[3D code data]
-- begin --
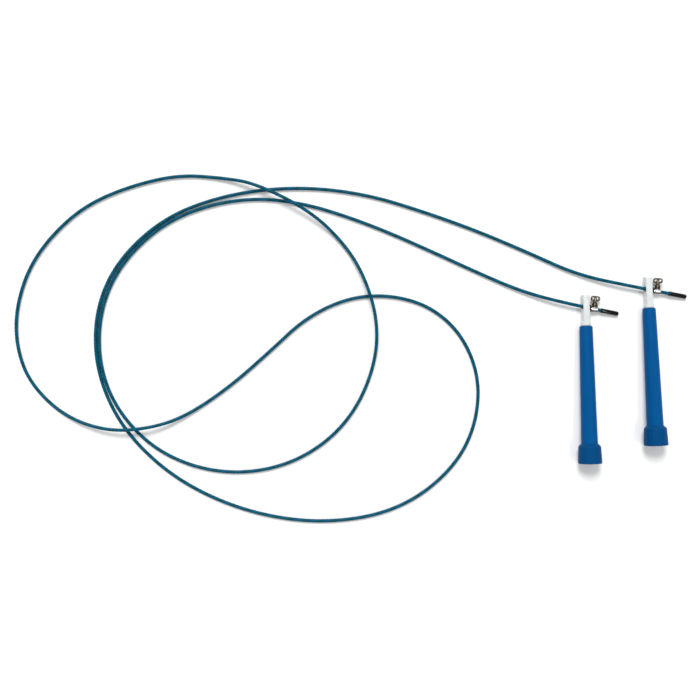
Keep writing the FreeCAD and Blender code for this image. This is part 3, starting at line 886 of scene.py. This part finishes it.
def end_cap_mesh(cable_end):
    """Glossy moulded cap closed over the cable's end, with a thicker lip at its mouth."""
    end = cable_end + CAP_WALL
    start = end - CAP_LENGTH
    cap = lathe("end_cap", [
        (CAP_BORE, start, 0.1), (CAP_LIP_RADIUS, start, 0.25), (CAP_LIP_RADIUS, start + 1.1, 0.2),
        (CAP_RADIUS, start + 1.4, 0.3), (CAP_RADIUS + 0.02, end, 1.6), (0, end, 0),
        (0, cable_end, 0), (CAP_BORE, cable_end, 0),
    ], closed=True)
    return turned(cap, Z_TO_X)


# ---- everything in its place ----

def build_side(side, finishes):
    """All the detailed pieces of one handle and its tail. Returns those that go with the cable."""
    handle = handle_frame(side)
    tail = tail_frame(side)
    stem = stem_frame(side)
    clamp = clamp_frame(side)
    wings = clamp @ Matrix.Rotation(math.radians(WING_TURN[side]), 4, "Y")
    low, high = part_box(side + "_tail_washer")
    washer = stem.copy()
    washer.translation = (low + high) / 2
    cable_end = (TAIL_END[side] - tail.translation).dot(tail.col[0].xyz) / MM

    add_piece(side + "_grip_shell", grip_mesh(), handle, side + "_handle",
              finishes["grip"], side + "_grip")
    add_piece(side + "_butt_flare", butt_mesh(), handle, side + "_handle",
              finishes["butt"], side + "_butt_cap")
    add_piece(side + "_stem_post", stem_mesh(), stem, "rope",
              finishes["nylon"], side + "_swivel_stem")
    return [
        add_piece(side + "_washer_ring", washer_mesh(), washer, "rope",
                  finishes["rubber"], side + "_tail_washer"),
        add_piece(side + "_clamp_collar", clamp_mesh(), clamp, side + "_clamp",
                  finishes["bright"], side + "_clamp_body"),
        add_piece(side + "_thread_stud", stud_mesh(), clamp, side + "_screw",
                  finishes["bright"], side + "_clamp_screw"),
        add_piece(side + "_wings_cast", wing_mesh(), wings, side + "_wings",
                  finishes["dark"], side + "_wing_head"),
        add_piece(side + "_end_cap_moulded", end_cap_mesh(cable_end), tail, "rope",
                  finishes["cap"], side + "_end_cap"),
    ]


def finish_cad_nodes(steel):
    """Give the bearing parts and screws, which stay as CAD made them, their steel."""
    for part in frame["nodes"].values():
        if part.hide_render:
            continue
        for index in range(len(part.data.materials)):
            part.data.materials[index] = steel


studio()
finishes = {
    "grip": blue_plastic("grip_blue_plastic", 1.0),
    # the butt's flare is the grip's plastic darkened to 0.74: painted shade
    "butt": blue_plastic("butt_blue_plastic_painted_shade", 0.74),
    "nylon": white_nylon(),
    "rubber": black_rubber(),
    "bright": bright_nickel(),
    "dark": dark_nickel(),
    "cap": black_cap(),
}
strands, centreline = cable(cable_coat())
on_cable = build_side("left", finishes) + build_side("right", finishes)
finish_cad_nodes(bearing_steel())

tail_frame("right").translation
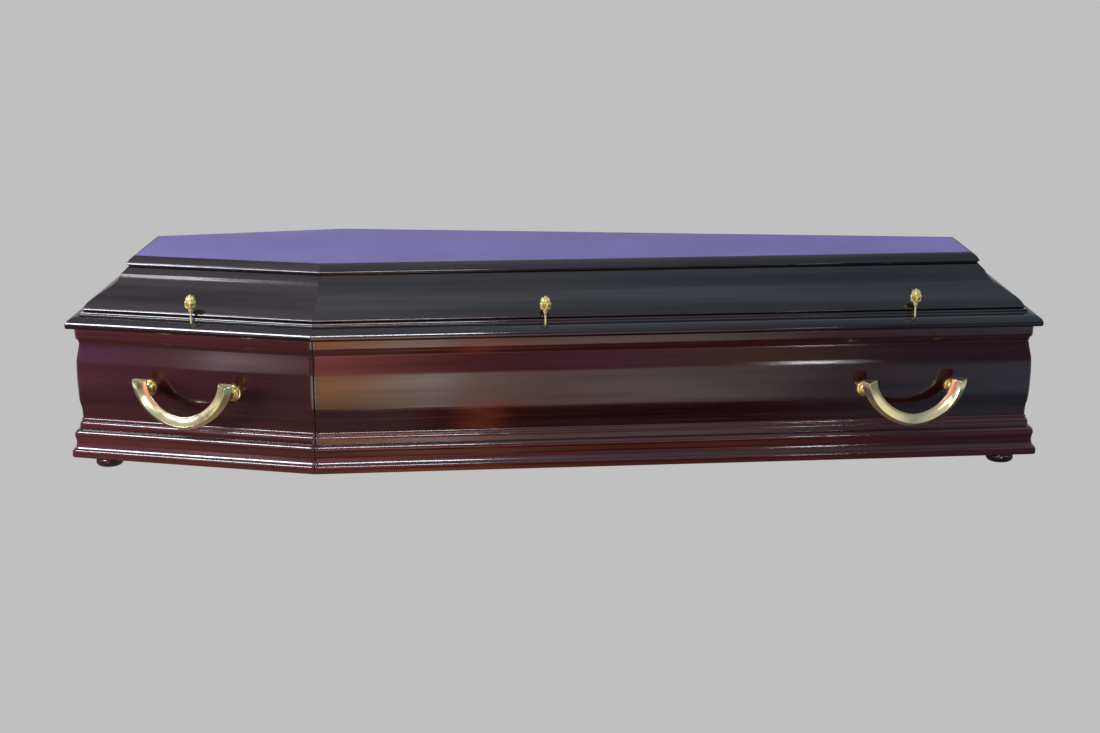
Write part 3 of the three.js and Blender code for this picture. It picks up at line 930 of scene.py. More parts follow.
@dataclass
class Carcass:
    """The box: plinth, side boards and base board. Heights and insets are in millimetres."""

    finishes: Finishes
    plan: Plan = PLAN
    bottom: float = 20.0
    rebate: float = 24.0
    plinth_start: float = 4.5
    plinth_top: float = 100.5
    base_top: float = 38.0
    board_foot: float = 38.3
    board_lip: float = 100.8
    board_start: float = 22.0
    board_inner: float = 44.0
    mitre_ease: float = 3.0
    board_top: float = 287.2
    rim_foot: float = 255.0
    base_roll: float = 1.0
    board_pattern: float = 11.0
    base_pattern: float = 40.0
    pattern_by_side: float = 2.3
    plinth: tuple[Member, ...] = (
        Member(-4.5, 4.5, 1),
        Member(0, 5.5),
        Member(3, 7, 0.9),
        Member(0.8, 0.5),
        Member(4.7, 13.5, -0.5),
        Member(-2.2, 12, -0.5),
        Member(-0.3, 3.5),
        Member(7, 10, 1),
        Member(2.5, 0.8),
        Member(0.3, 6.5),
        Member(3.2, 9, 1),
        Member(0.6, 0.4),
        Member(2, 7.3, 1),
    )
    board: tuple[Member, ...] = (
        Member(-0.35, 8),
        Member(-1.65, 17, -0.4),
        Member(-4.4, 45, 0.6),
        Member(-0.3, 20),
        Member(0.3, 17),
        Member(0.25, 8),
        Member(1.35, 12, 0.25),
        Member(4.8, 25),
        Member(0.5, 3.5),
        Member(-1, 2),
        Member(-2.5, 7, -0.5),
        Member(-3, 8, 0.8),
        Member(-0.7, 13.9),
    )

    def plinth_outline(self) -> Outline:
        """Section of the plinth moulding."""
        face = follow(self.plinth, (self.plinth_start, self.bottom))
        corners = np.concatenate([[[self.rebate, self.bottom]], face, [[self.rebate, self.plinth_top]]])
        return soften(corners, True).stained(0.0, 1.0, 1.0)

    def board_outline(self) -> Outline:
        """Section of a side board, rebated behind the plinth."""
        face = follow(self.board, (self.board_start, self.board_lip))
        gap = JOINT_GAP / MM
        foot = [
            [self.board_inner, self.board_foot],
            [self.rebate + gap, self.board_foot],
            [self.rebate + gap, self.board_lip],
        ]
        corners = np.concatenate([foot, face, [[self.board_inner, self.board_top]]])
        return soften(corners, True).stained(self.rim_foot * MM, 0.25, 1.0)

    def build(self) -> None:
        """Adds the twelve boards and mouldings of the box and its base board."""
        wood = self.finishes.lacquer
        parts = (
            ("plinth", self.plinth_outline(), 0.0),
            ("side_board", self.board_outline(), self.board_pattern),
        )
        for k, side in enumerate(self.plan.sides()):
            for part, outline, start in parts:
                name = f"{part}_{side.name}"
                tube = mitred_tube(outline, side, start + self.pattern_by_side * k, self.mitre_ease * MM)
                add_piece(f"{name}_lacquered", name, [tube], wood)
        inset = (self.rebate + JOINT_GAP / MM) * MM
        heights = (self.bottom * MM, self.base_top * MM)
        base = plate_tube(self.plan, inset, *heights, self.base_roll * MM, self.base_pattern)
        add_piece("base_board_lacquered", "base_board", [base], wood)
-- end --
Challenge: Using the data above, return each line exactly as written.

Exercise solution:
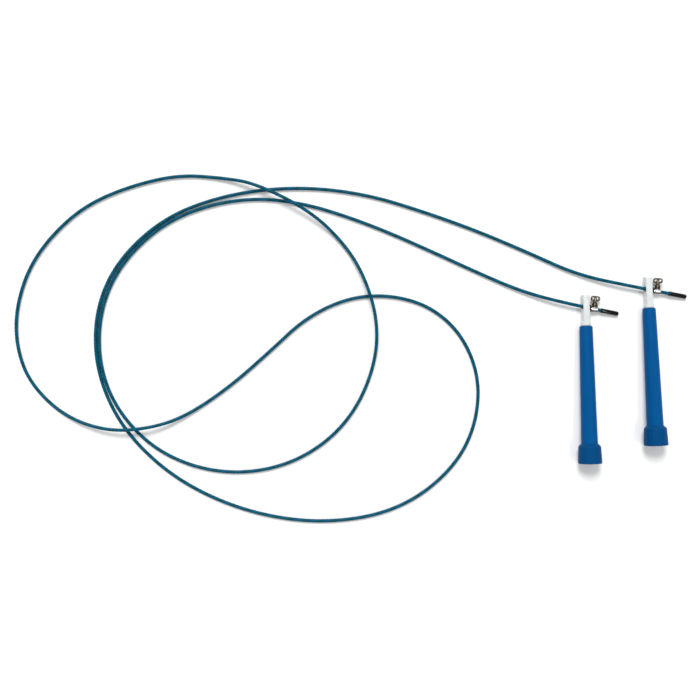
Keep writing the FreeCAD and Blender code for this image. This is part 3, starting at line 886 of scene.py. This part finishes it.
def end_cap_mesh(cable_end):
    """Glossy moulded cap closed over the cable's end, with a thicker lip at its mouth."""
    end = cable_end + CAP_WALL
    start = end - CAP_LENGTH
    cap = lathe("end_cap", [
        (CAP_BORE, start, 0.1), (CAP_LIP_RADIUS, start, 0.25), (CAP_LIP_RADIUS, start + 1.1, 0.2),
        (CAP_RADIUS, start + 1.4, 0.3), (CAP_RADIUS + 0.02, end, 1.6), (0, end, 0),
        (0, cable_end, 0), (CAP_BORE, cable_end, 0),
    ], closed=True)
    return turned(cap, Z_TO_X)


# ---- everything in its place ----

def build_side(side, finishes):
    """All the detailed pieces of one handle and its tail. Returns those that go with the cable."""
    handle = handle_frame(side)
    tail = tail_frame(side)
    stem = stem_frame(side)
    clamp = clamp_frame(side)
    wings = clamp @ Matrix.Rotation(math.radians(WING_TURN[side]), 4, "Y")
    low, high = part_box(side + "_tail_washer")
    washer = stem.copy()
    washer.translation = (low + high) / 2
    cable_end = (TAIL_END[side] - tail.translation).dot(tail.col[0].xyz) / MM

    add_piece(side + "_grip_shell", grip_mesh(), handle, side + "_handle",
              finishes["grip"], side + "_grip")
    add_piece(side + "_butt_flare", butt_mesh(), handle, side + "_handle",
              finishes["butt"], side + "_butt_cap")
    add_piece(side + "_stem_post", stem_mesh(), stem, "rope",
              finishes["nylon"], side + "_swivel_stem")
    return [
        add_piece(side + "_washer_ring", washer_mesh(), washer, "rope",
                  finishes["rubber"], side + "_tail_washer"),
        add_piece(side + "_clamp_collar", clamp_mesh(), clamp, side + "_clamp",
                  finishes["bright"], side + "_clamp_body"),
        add_piece(side + "_thread_stud", stud_mesh(), clamp, side + "_screw",
                  finishes["bright"], side + "_clamp_screw"),
        add_piece(side + "_wings_cast", wing_mesh(), wings, side + "_wings",
                  finishes["dark"], side + "_wing_head"),
        add_piece(side + "_end_cap_moulded", end_cap_mesh(cable_end), tail, "rope",
                  finishes["cap"], side + "_end_cap"),
    ]


def finish_cad_nodes(steel):
    """Give the bearing parts and screws, which stay as CAD made them, their steel."""
    for part in frame["nodes"].values():
        if part.hide_render:
            continue
        for index in range(len(part.data.materials)):
            part.data.materials[index] = steel


studio()
finishes = {
    "grip": blue_plastic("grip_blue_plastic", 1.0),
    # the butt's flare is the grip's plastic darkened to 0.74: painted shade
    "butt": blue_plastic("butt_blue_plastic_painted_shade", 0.74),
    "nylon": white_nylon(),
    "rubber": black_rubber(),
    "bright": bright_nickel(),
    "dark": dark_nickel(),
    "cap": black_cap(),
}
strands, centreline = cable(cable_coat())
on_cable = build_side("left", finishes) + build_side("right", finishes)
finish_cad_nodes(bearing_steel())

tail_frame("right").translation
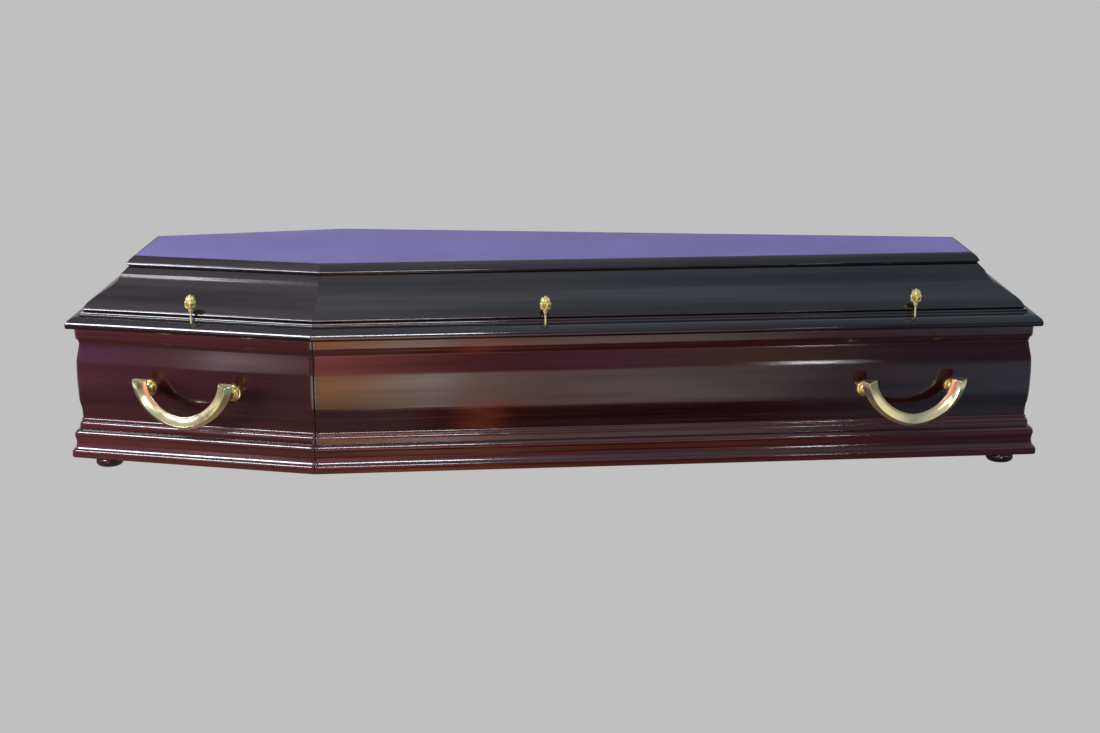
Write part 3 of the three.js and Blender code for this picture. It picks up at line 930 of scene.py. More parts follow.
@dataclass
class Carcass:
    """The box: plinth, side boards and base board. Heights and insets are in millimetres."""

    finishes: Finishes
    plan: Plan = PLAN
    bottom: float = 20.0
    rebate: float = 24.0
    plinth_start: float = 4.5
    plinth_top: float = 100.5
    base_top: float = 38.0
    board_foot: float = 38.3
    board_lip: float = 100.8
    board_start: float = 22.0
    board_inner: float = 44.0
    mitre_ease: float = 3.0
    board_top: float = 287.2
    rim_foot: float = 255.0
    base_roll: float = 1.0
    board_pattern: float = 11.0
    base_pattern: float = 40.0
    pattern_by_side: float = 2.3
    plinth: tuple[Member, ...] = (
        Member(-4.5, 4.5, 1),
        Member(0, 5.5),
        Member(3, 7, 0.9),
        Member(0.8, 0.5),
        Member(4.7, 13.5, -0.5),
        Member(-2.2, 12, -0.5),
        Member(-0.3, 3.5),
        Member(7, 10, 1),
        Member(2.5, 0.8),
        Member(0.3, 6.5),
        Member(3.2, 9, 1),
        Member(0.6, 0.4),
        Member(2, 7.3, 1),
    )
    board: tuple[Member, ...] = (
        Member(-0.35, 8),
        Member(-1.65, 17, -0.4),
        Member(-4.4, 45, 0.6),
        Member(-0.3, 20),
        Member(0.3, 17),
        Member(0.25, 8),
        Member(1.35, 12, 0.25),
        Member(4.8, 25),
        Member(0.5, 3.5),
        Member(-1, 2),
        Member(-2.5, 7, -0.5),
        Member(-3, 8, 0.8),
        Member(-0.7, 13.9),
    )

    def plinth_outline(self) -> Outline:
        """Section of the plinth moulding."""
        face = follow(self.plinth, (self.plinth_start, self.bottom))
        corners = np.concatenate([[[self.rebate, self.bottom]], face, [[self.rebate, self.plinth_top]]])
        return soften(corners, True).stained(0.0, 1.0, 1.0)

    def board_outline(self) -> Outline:
        """Section of a side board, rebated behind the plinth."""
        face = follow(self.board, (self.board_start, self.board_lip))
        gap = JOINT_GAP / MM
        foot = [
            [self.board_inner, self.board_foot],
            [self.rebate + gap, self.board_foot],
            [self.rebate + gap, self.board_lip],
        ]
        corners = np.concatenate([foot, face, [[self.board_inner, self.board_top]]])
        return soften(corners, True).stained(self.rim_foot * MM, 0.25, 1.0)

    def build(self) -> None:
        """Adds the twelve boards and mouldings of the box and its base board."""
        wood = self.finishes.lacquer
        parts = (
            ("plinth", self.plinth_outline(), 0.0),
            ("side_board", self.board_outline(), self.board_pattern),
        )
        for k, side in enumerate(self.plan.sides()):
            for part, outline, start in parts:
                name = f"{part}_{side.name}"
                tube = mitred_tube(outline, side, start + self.pattern_by_side * k, self.mitre_ease * MM)
                add_piece(f"{name}_lacquered", name, [tube], wood)
        inset = (self.rebate + JOINT_GAP / MM) * MM
        heights = (self.bottom * MM, self.base_top * MM)
        base = plate_tube(self.plan, inset, *heights, self.base_roll * MM, self.base_pattern)
        add_piece("base_board_lacquered", "base_board", [base], wood)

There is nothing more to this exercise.